Wednesday, May 21, 2008
Review: The Three Miss Margarets
The Three Miss Margarets by Louise Shaffer
Reasons for reading: Southern lit; Number title for Triple 8 Challenge
Summary: "Thirty-odd years ago the three Miss Margarets did something extraordinary, clandestine, and very illegal. Although their lives are haunted by the night that changed their lives, they believe that their crime was simply a matter of righting an egregious wrong. But when a stranger’s arrival in town and a tragic death open the floodgate of memory, their loyalty, friendship, and honor are tested in ways they could never have imagined."
First line: "She'd gone to bed with her shoes on, and not by accident."

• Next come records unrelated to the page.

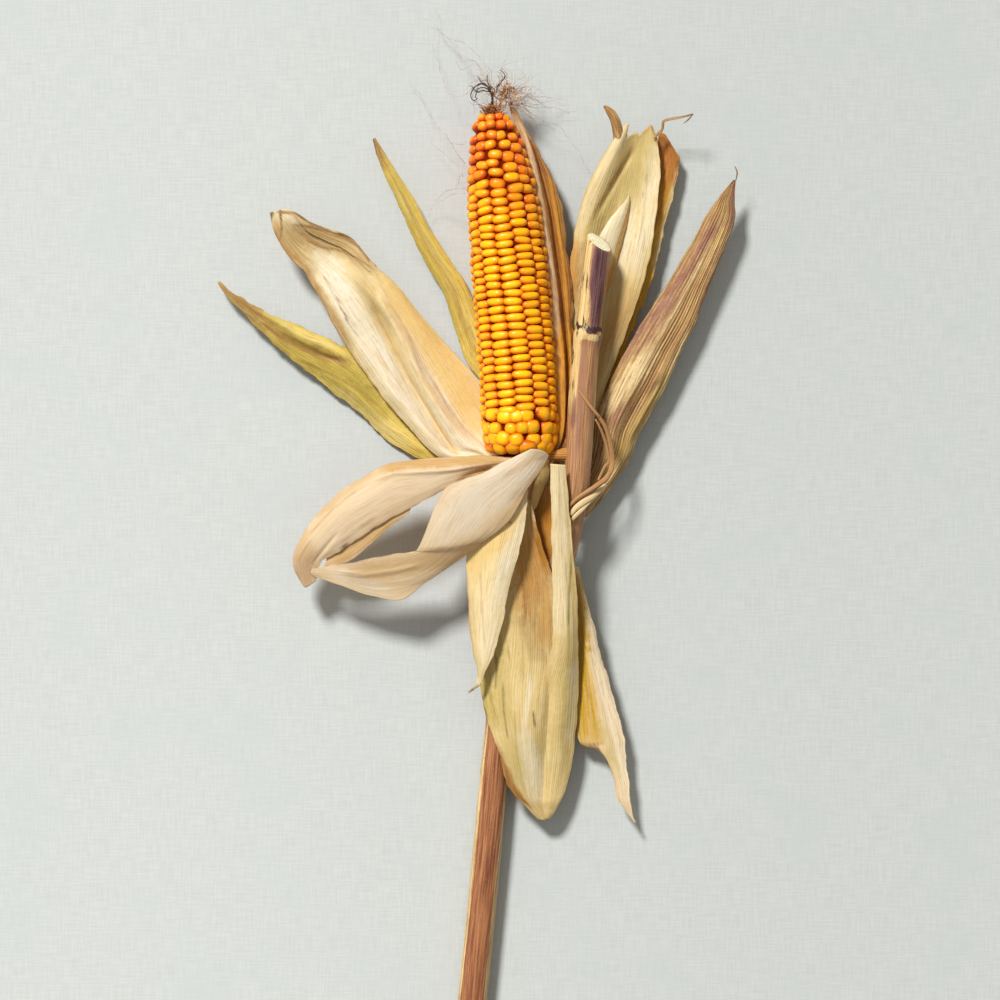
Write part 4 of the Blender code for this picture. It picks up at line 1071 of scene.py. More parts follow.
frontTuck = {
    "seed": 26.0, "columns": 14, "steps": 60, "frayed": 0.4, "waves": 0.3, "ruffle": 0.4, "folds": 0.15,
    "strokes": [
        # painted shade: the folded-under margin is coloured gold all over for the shade it lies in
        ("gold", 0.95, 6, [(-62, -30), (-78, -42), (-100, -55)]),
        ("dark", 0.9, 0.9, [(-85.5, -53.5), (-83.5, -52.6)]),
    ],
    "net": [
        [(-57, -26.5, 35), (-58, -28.5, 34.8), (-59, -30.2, 34.6)],
        [(-66, -31, 33.8), (-67.5, -34, 33.2), (-68.5, -37, 32.6)],
        [(-78, -38.5, 31.4), (-79, -43, 30.8), (-79.5, -47, 30.2)],
        [(-88.5, -45.5, 28.8), (-89, -50, 28.4), (-89, -54.6, 27.8)],
        [(-101.5, -52.5, 25), (-102, -55, 24.7), (-103, -57.5, 24.4)],
    ],
}
addLeaf("huskFrontTuck", frontTuck, husks["paper"], "husk_cream", "husk_front_tuck")

frontLower = {
    "seed": 29.0, "columns": 54, "steps": 140, "frayed": 0.15, "waves": 0.6, "ruffle": 0.3, "folds": 0.08,
    "ribLift": 0.03,
    "strokes": [
        ("pale", 1, 11, [(6, -1), (-10, -12), (-25, -24), (-38, -38)]),
        ("gold", 0.62, 5, [(-86, -61), (-70, -59), (-56, -56), (-40, -53), (-24, -47)]),
        ("pale", 0.7, 3.5, [(-98, -60), (-86, -65), (-72, -70)]),
        ("gold", 0.5, 1.6, [(10, 2), (2, -4), (-8, -10)]),
        ("brown", 0.35, 0.6, [(-53, -48.6), (-36, -47.6), (-20, -45)]),
        ("gold", 0.6, 1.8, [(13, -3), (6, -14), (-2, -25), (-12, -37)]),
        ("brown", 0.6, 1, [(14, 0), (9, -1.5)]),
    ],
    "creases": [
        (0.5, 1.2, [(-98, -60), (-82, -62), (-66, -60), (-50, -56)]),
    ],
    "net": [
        [(3, 2.5, 43), (6, 3.8, 43.8), (9, 3.6, 43), (12.2, 2.8, 41), (15, 0.5, 38)],
        [(-9, -3.2, 43.6), (-4, -4, 44.3), (1, -5, 44), (6.5, -6.5, 42.5), (10.5, -7.5, 40.5)],
        [(-20, -8.8, 43.6), (-14, -10.5, 44.6), (-7.5, -12.5, 44), (-1, -15, 42.8), (4.5, -16, 40.5)],
        [(-32, -12.7, 43), (-25, -15.5, 44.2), (-17, -19, 43.8), (-8, -22.5, 42.5), (1, -22.5, 40)],
        [(-39.5, -17, 41.6), (-32, -21, 43.5), (-23, -25.5, 43), (-13, -29, 42), (-3, -29.5, 40)],
        [(-44.5, -26.5, 40), (-37, -30, 42), (-27.5, -33.5, 42), (-17.5, -36, 41), (-8, -35.5, 39.5)],
        [(-49, -37.5, 38.5), (-42, -39.5, 40), (-32, -41, 40.5), (-22.5, -42, 39.8), (-14, -40.5, 38.5)],
        [(-53.5, -48.3, 35.5), (-46, -48, 37.8), (-37, -47.3, 38.6), (-28.5, -46.3, 38.4),
         (-20, -44.5, 37.5)],
        [(-57, -50, 34.2), (-49.5, -50.5, 35.4), (-41, -50.8, 35.8), (-32.5, -50.3, 35.4),
         (-24, -48.3, 34.8)],
        [(-66, -51.2, 33.2), (-59, -54.5, 33), (-51.5, -57.5, 32.2), (-43.5, -59, 31), (-36, -56.8, 30.5)],
        [(-75, -52.8, 32), (-69, -57.5, 31.5), (-62.5, -62, 30.3), (-56, -66, 29), (-50, -66.2, 28)],
        [(-83, -54.3, 31), (-79, -59, 30.3), (-74.5, -64, 29.3), (-69.5, -69, 28), (-62.5, -75, 26.8)],
        [(-91, -56.2, 29.8), (-88.5, -60, 29.3), (-85.5, -64, 28.6), (-82, -68.2, 27.8), (-78, -73.2, 27)],
        [(-100, -57.4, 27.6), (-99, -59.6, 27.6), (-98, -61.6, 27.4), (-96.5, -64, 27), (-93.5, -67.8, 26.6)],
        [(-110.5, -59, 23.4), (-110.6, -59.8, 23.4), (-110.4, -60.8, 23.4), (-110, -61.8, 23.2),
         (-109, -62.8, 23)],
    ],
}
addLeaf("huskFrontLower", frontLower, husks["paper"], "husk_cream", "husk_front_lower")

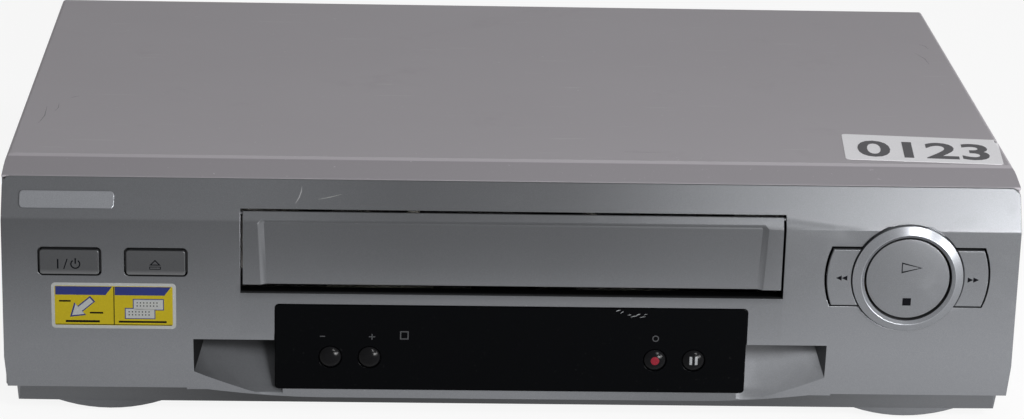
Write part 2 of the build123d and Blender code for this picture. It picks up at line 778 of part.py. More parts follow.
    # Openings for the keys
    for x, height in key_centres:
        with BuildSketch(on_face(x, height, behind=-PANEL_WALL)):
            RectangleRounded(
                RECT_KEY_WIDTH + 2 * KEY_GAP,
                RECT_KEY_HEIGHT + 2 * KEY_GAP,
                RECT_KEY_CORNER + KEY_GAP,
            )
        extrude(amount=-3 * PANEL_WALL, mode=Mode.SUBTRACT)
    with BuildSketch(on_face(ring_x, ring_z, behind=-PANEL_WALL)):
        Circle(WING_RADIUS + KEY_GAP)
        Rectangle(4 * WING_RADIUS, WING_HEIGHT + 2 * KEY_GAP, mode=Mode.INTERSECT)
        Circle(RING_SEAT_RADIUS + WINDOW_FIT)
    extrude(amount=-3 * PANEL_WALL, mode=Mode.SUBTRACT)
    with BuildSketch(on_face(ring_x, ring_z, behind=-PANEL_WALL)):
        Circle(RING_OUTER_RADIUS + RING_GROOVE)
    extrude(amount=-PANEL_WALL - RING_GROOVE_DEPTH, mode=Mode.SUBTRACT)
    # Bosses that carry the front boards
    with BuildSketch(upright(FRONT_BOARD_DEPTH)):
        with Locations(*board_bosses):
            Circle(BOSS_RADIUS)
    extrude(amount=FRONT_BOARD_DEPTH - PANEL_WALL)
    # Peg for the flap's spring
    ear_left = -collar_half
    with BuildSketch(Plane.YZ.offset(ear_left)):
        with BuildLine():
            Polyline(
                *from_side(
                    [
                        (SILL_DEPTH - PANEL_WALL, door_opening_top),
                        (SILL_DEPTH, door_opening_top),
                        (SPRING_DEPTH + PANEL_WALL / 2, spring_height - PANEL_WALL / 2),
                        (SPRING_DEPTH + PANEL_WALL / 2, spring_height + PANEL_WALL / 2),
                        (SILL_DEPTH - PANEL_WALL, spring_height + PANEL_WALL / 2),
                    ]
                ),
                close=True,
            )
        make_face()
    extrude(amount=COLLAR_WALL)
    with BuildSketch(Plane.YZ.offset(ear_left)):
        with Locations((at_depth(SPRING_DEPTH), spring_height)):
            Circle(SPRING_COIL_RADIUS - SPRING_WIRE_RADIUS - 2 * RUNNING_CLEARANCE)
    extrude(amount=3 * COLLAR_WALL)
save(front_panel.part, "front_panel")

# --------------------------------------------------------------------------- window

window_foot_depth = panel_depth(window_top) + (window_top - WINDOW_BOTTOM) * tan(lean)

with BuildPart() as display_window:
    with BuildSketch(Plane.YZ):
        with BuildLine():
            Polyline(
                *from_side(
                    [
                        (panel_depth(window_top) - WINDOW_PROUD, window_top),
                        (window_foot_depth - WINDOW_PROUD, WINDOW_BOTTOM),
                        (WINDOW_REAR, WINDOW_BOTTOM),
                        (WINDOW_REAR, window_top),
                    ]
                ),
                close=True,
            )
        make_face()
    extrude(amount=WINDOW_WIDTH / 2, both=True)
    fillet(display_window.edges().filter_by(Axis.Y), WINDOW_CORNER)
    with BuildSketch(Plane.YZ):
        with BuildLine():
            Polyline(
                *from_side(
                    [
                        (panel_depth(window_top) + WINDOW_WALL, window_top - WINDOW_WALL),
                        (window_foot_depth + WINDOW_WALL, WINDOW_BOTTOM + WINDOW_WALL),
                        (2 * WINDOW_REAR, WINDOW_BOTTOM + WINDOW_WALL),
                        (2 * WINDOW_REAR, window_top - WINDOW_WALL),
                    ]
                ),
                close=True,
            )
        make_face()
    extrude(amount=WINDOW_WIDTH / 2 - WINDOW_WALL, both=True, mode=Mode.SUBTRACT)
    for x in ROUND_KEY_XS.values():
        with BuildSketch(on_face(x, ROUND_KEY_Z, behind=-PANEL_WALL)):
            Circle(ROUND_KEY_RADIUS + ROUND_KEY_GAP)
        extrude(amount=-3 * PANEL_WALL, mode=Mode.SUBTRACT)
save(display_window.part, "display_window")

# ------------------------------------------------------------------ flap and spring

band_lean = atan2(BAND_TOP_DEPTH, band_top_height - crease_height)
flap_crease_drop = FLAP_WALL * tan(band_lean / 2)
shoulder_depth = panel_depth(flap_top - FLAP_SHOULDER) + FLAP_WALL / cos(band_lean)

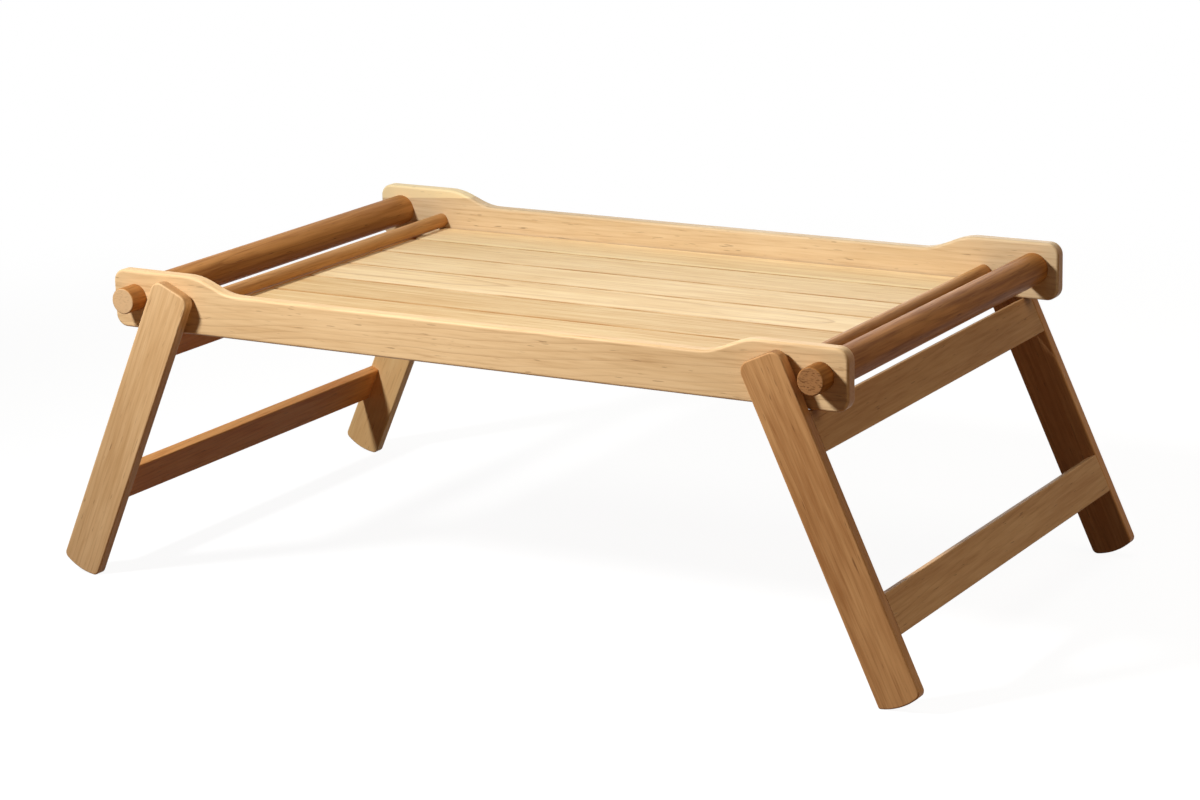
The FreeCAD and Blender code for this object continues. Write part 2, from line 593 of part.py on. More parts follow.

My thoughts: The three Miss Margarets are 80-ish Dr. Maggie, 70-ish Miss L'il Bit, and 60-ish Miss Peggy. The first two come from fine old families in Charles Valley, GA and Miss Peggy married into the Garrison family, for whom almost everything in the area is named. Circumstances decades ago forged a strond bond among the three women, and it's about to be tested.
This was a really interesting book. I really enjoyed that it had so many different stories to tell - about each of the Miss Margarets' lives, about an amazing black girl and her family, about another girl whose family was torn apart by their lie, and about the mighty Garrison family, especially its ruthless last son, Grady. And, the main one, about the tragic events that bind all of these stories together.
Each Miss Margaret is a fully imagined character, bound together by the past and by their own eccentricities. Depending on which Miss Margaret is speaking, they're either weird or outsiders or odd. They're at once completely part of their Southern world of 30 years ago while also being very rebellious - Maggie became a doctor and started out by treating poor black patients, L'il Bit was all but orphaned and inherited her house and fortune and 17, and Peggy rose above her humble station to marry into the most important family in the region and outlive all of the Garrisons.
It also explores some interesting moral questions. Can you justify hurting one family to save another? If someone deserves to be punished, does it matter how that punishment comes about? Are some people more deserving of being saved than others?